Before reaching our final waterfall however, there was an unplanned stop that surprised all of us when the bus ran out of fuel. It would have been nice if the bus had done this at one of the waterfalls we came to enjoy instead of by the side of a road in-between, but I guess you can’t have everything. A few of us got out to stretch our legs whilst at the same time letting them get bitten by mosquitos, and waited for the RACQ to come and lend a hand. One with a Jerry can in it. As much as it was an inconvenience, I merely adopted my attitude of not worrying because it’s no worse than anything that’s happened back home, and still smiling because at least I was in Australia. And not just Australia, but north Queensland also has some of the most breathtaking scenery I have ever seen.

Despite being so near the coast, the Atherton Tablelands actually reach up to 1,200 metres above sea level, and are part of the world heritage listed Wet Tropics. Our day consisted of driving through pasture lands and rainforests, and more than one national park. We only stopped in the middle of a patch of tall grass that wasn’t that exciting, but was still tall Australian grass.

Luckily there was still enough light to enjoy Josephine Falls, and the small natural water slide that had formed on one of the smooth rocks. Not as long here as we had hoped, but it was still enjoyable nonetheless, as was having our afternoon tea on the party bus back to Cairns. It had neon lights and everything.

… and (lack of) exercise

My one night in Brisbane was merely a stopover before starting my proper journey along Australia’s East coast in Cairns; I figured I’d begin in the north and make my way down towards Sydney and Melbourne where I would catch up with some friends over here. This time of year I’d also be enjoying the sun, but keeping one step ahead of it as it got hotter and brighter. Although I was heading south for the winter as far as not being in Britain was concerned, I also wanted to make sure I wouldn’t overdo it in the Australian summer. As much as this plan is still pretty much in tact, and although I had booked a full week in Cairns to begin with, my southbound plans took a while longer to get off the ground than I had expected.

I booked a package deal which included membership to Job Search Australia along with several other benefits, one of which was an Australian bank account. Arriving at the Calypso, the Base associated hostel in Cairns, early on a friday evening meant I had the weekend to relax after my flights, which I thoroughly took advantage of. I went to the Job Search desk early monday morning, where my induction to the world of job seeking in Australia was unhindered by the Labour Day public holiday. Thanks to things like data protection however, I had to sort out my bank account myself, although was told how to do this. Thanks to the holiday, I also had to wait until the next day to sort this out.

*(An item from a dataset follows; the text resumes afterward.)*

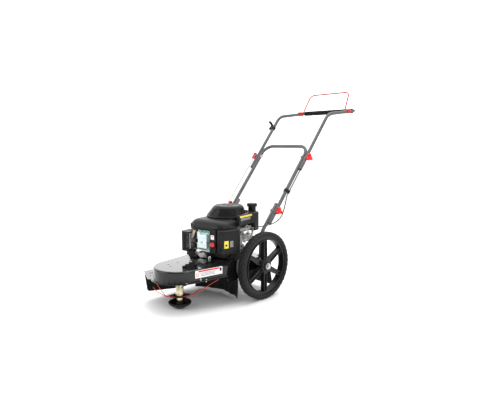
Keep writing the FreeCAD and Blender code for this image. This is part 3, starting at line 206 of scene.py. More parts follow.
MATERIALS = {
    "gloss_black": finish_material("gloss_black_paint", (0.005, 0.005, 0.0055), 0.14, mottle=0.25,
        grain=160.0, grain_depth=0.0002, grain_strength=0.05, coat=1.0, dust=0.02, specular=0.12,
        coat_ior=1.36),
    "satin_black": finish_material("satin_black_paint", (0.007, 0.007, 0.0075), 0.40, grain=700.0,
        dust=0.02, specular=0.2),
    "black_plastic": finish_material("moulded_black_plastic", (0.007, 0.007, 0.0075), 0.40, mottle=0.2,
        grain=1400.0, grain_depth=0.00012, grain_strength=0.4, dust=0.015, specular=0.22),
    "wheel_plastic": finish_material("wheel_plastic", (0.006, 0.006, 0.0065), 0.32, grain=1100.0,
        dust=0.015, specular=0.3),
    "tyre_rubber": finish_material("tyre_rubber", (0.011, 0.011, 0.0115), 0.62, mottle=0.25, grain=1500.0,
        grain_depth=0.00025, grain_strength=0.5, dust=0.02, specular=0.2),
    "flap_rubber": finish_material("flap_rubber", (0.006, 0.006, 0.0065), 0.55, grain=800.0,
        grain_depth=0.0002, grain_strength=0.4, dust=0.02, specular=0.25),
    "belt_rubber": finish_material("belt_rubber", (0.012, 0.012, 0.012), 0.8, grain=1200.0,
        grain_depth=0.0002),
    "grip_foam": finish_material("grip_foam", (0.006, 0.006, 0.0065), 0.92, mottle=0.3, grain=1300.0,
        grain_depth=0.0006, grain_strength=0.9, specular=0.12, sheen=0.06),
    "handle_grey": finish_material("handle_grey_paint", (0.105, 0.105, 0.108), 0.42, metallic=0.35,
        mottle=0.10, grain=1600.0, grain_depth=0.00008, grain_strength=0.35, specular=0.22),
    "red_rod": finish_material("red_enamel", (0.36, 0.008, 0.012), 0.34, mottle=0.12, grain=400.0,
        specular=0.25),
    "red_plastic": finish_material("red_plastic", (0.62, 0.020, 0.014), 0.42, mottle=0.12, grain=1200.0,
        grain_depth=0.0001, grain_strength=0.35, specular=0.25),
    "red_bulb": finish_material("primer_rubber", (0.46, 0.006, 0.016), 0.16, mottle=0.12, grain=300.0,
        coat=0.5),
    "red_line": finish_material("cutting_line", (0.62, 0.075, 0.022), 0.32, mottle=0.25, grain=600.0),
    "zinc": finish_material("zinc_plate", (0.55, 0.55, 0.53), 0.30, metallic=1.0, mottle=0.22, patch=60.0,
        grain=900.0),
    "yellow_zinc": finish_material("yellow_zinc_plate", (0.62, 0.56, 0.38), 0.30, metallic=1.0, mottle=0.28,
        patch=70.0, grain=700.0),
    "steel": finish_material("turned_steel", (0.46, 0.46, 0.47), 0.28, metallic=1.0, mottle=0.12,
        stretch=(1.0, 1.0, 12.0), grain=500.0),
    "cast_aluminium": finish_material("cast_aluminium", (0.74, 0.74, 0.73), 0.42, metallic=0.8, mottle=0.12,
        grain=420.0, grain_depth=0.0005, grain_strength=0.7),
    "valve_silver": finish_material("pressed_silver_cover", (0.56, 0.66, 0.68), 0.30, metallic=0.85,
        mottle=0.08, grain=500.0),
    "cast_iron": finish_material("cast_iron", (0.10, 0.10, 0.10), 0.6, metallic=0.7, mottle=0.25,
        grain=350.0, grain_depth=0.0006, grain_strength=0.8),
    "rope_grey": finish_material("starter_rope", (0.15, 0.15, 0.145), 0.85, mottle=0.25, patch=80.0,
        grain=900.0, grain_depth=0.0004, grain_strength=0.8, sheen=0.3),
    "cable_black": finish_material("cable_jacket", (0.008, 0.008, 0.0085), 0.36, grain=900.0),
    "label_white": finish_material("white_vinyl", (0.80, 0.80, 0.79), 0.35, mottle=0.05, grain=900.0,
        coat=0.3),
    "label_yellow": finish_material("yellow_vinyl", (0.80, 0.62, 0.03), 0.35, mottle=0.06, grain=900.0,
        coat=0.3),
}
PAINTS = {
    "label_grey": ("label_white", finish_material("grey_vinyl", (0.20, 0.19, 0.20), 0.4, mottle=0.3,
        patch=90.0)),
    "shroud_green": ("valve_silver", finish_material("green_passivated_sheet", (0.10, 0.30, 0.26), 0.35,
        metallic=0.6, mottle=0.3, patch=50.0)),
    "heat_beige": ("steel", finish_material("heat_tinted_sheet", (0.50, 0.42, 0.33), 0.45, metallic=0.3,
        mottle=0.2, patch=60.0)),
}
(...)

Tuesday morning though I went to the Cairns branch of the Commonwealth bank, and also opened a savings, and superannuation accounts alongside the general current account into which I deposited my travellers cheques. Old fashioned I know, but online transfers weren’t really the thing last time I went travelling, and at least the cheques didn’t come with transfer and/or currency conversion fees. But one thing they did come with, was a three business day clearing period, and I was also told my debit card would take seven to 10 days to arrive. Despite this however, I’d done more to plan for a pension in a long weekend in Australia than I had in 29 years back in Britain. As much as I had to wait to get to the money in this account, I did still have a British debit card, and also an STA travel card, so wasn’t completely without access to any money, just limited as to how much I could spend. Time to get comfy, and enjoy Cairns for a while.

Cairns Lagoon.

Cairns Lagoon.

In Down Under, Bill Bryson describes Cairns as having a “devotion to the tourist dollar”, which is pretty accurate. “Every second business offered reef cruises or snorkeling expeditions, and most of the rest sold T-shirts and postcards” sums up the centre almost perfectly, although whether they are merely a new addition or Bryson chose not to mention them, there are also a number of adult shops and dancing establishments. I saw one particular climbing frame and slide in the street just in front of a store with a large “erotica” advertisement, and thought about taking a photo of this strange juxtaposition. Aussie laid back nature notwithstanding, getting noticed with a camera in a children’s play area before my trip even began probably wasn’t worth the risk though, and so I decided against it.

Having to survive on my own rather limited supply of tourist dollars, I instead spent my time in Cairns doing not much other than relaxing in the hostel, chilling by the lagoon, and dining on $5 pizzas from the Pizza Hut across the road. Needless to say, it probably wasn’t the best week in terms of working on my beach body, but then it’s not like I had one to begin with anyway.

Notice the tape round his mouth. And the blood.

Notice the tape round his mouth. And the blood.

The Calypso, like many hostels over here, has its own swimming pool, and also arranged different activities and entertainment during the evenings. These included bar pong tournaments and lizard, snake, & crocodile handling, all of which were in the open air bar/communal area which was also just a great place to meet and chat with other backpackers. Although this technically included people from all over the world, I think everyone except one girl from Canada was from Europe, and 90% of which came from either Britain or Germany. Not that I minded, as despite everyone’s ability to speak great English, it also gave me a rare opportunity to practice and show off my A level German.

For a city (not much more than a town really, just the biggest place for hundreds of miles) famous for its opportunities to do everything from riding classic steam trains to skydiving, there are certainly worse places to spend a week doing next to nothing.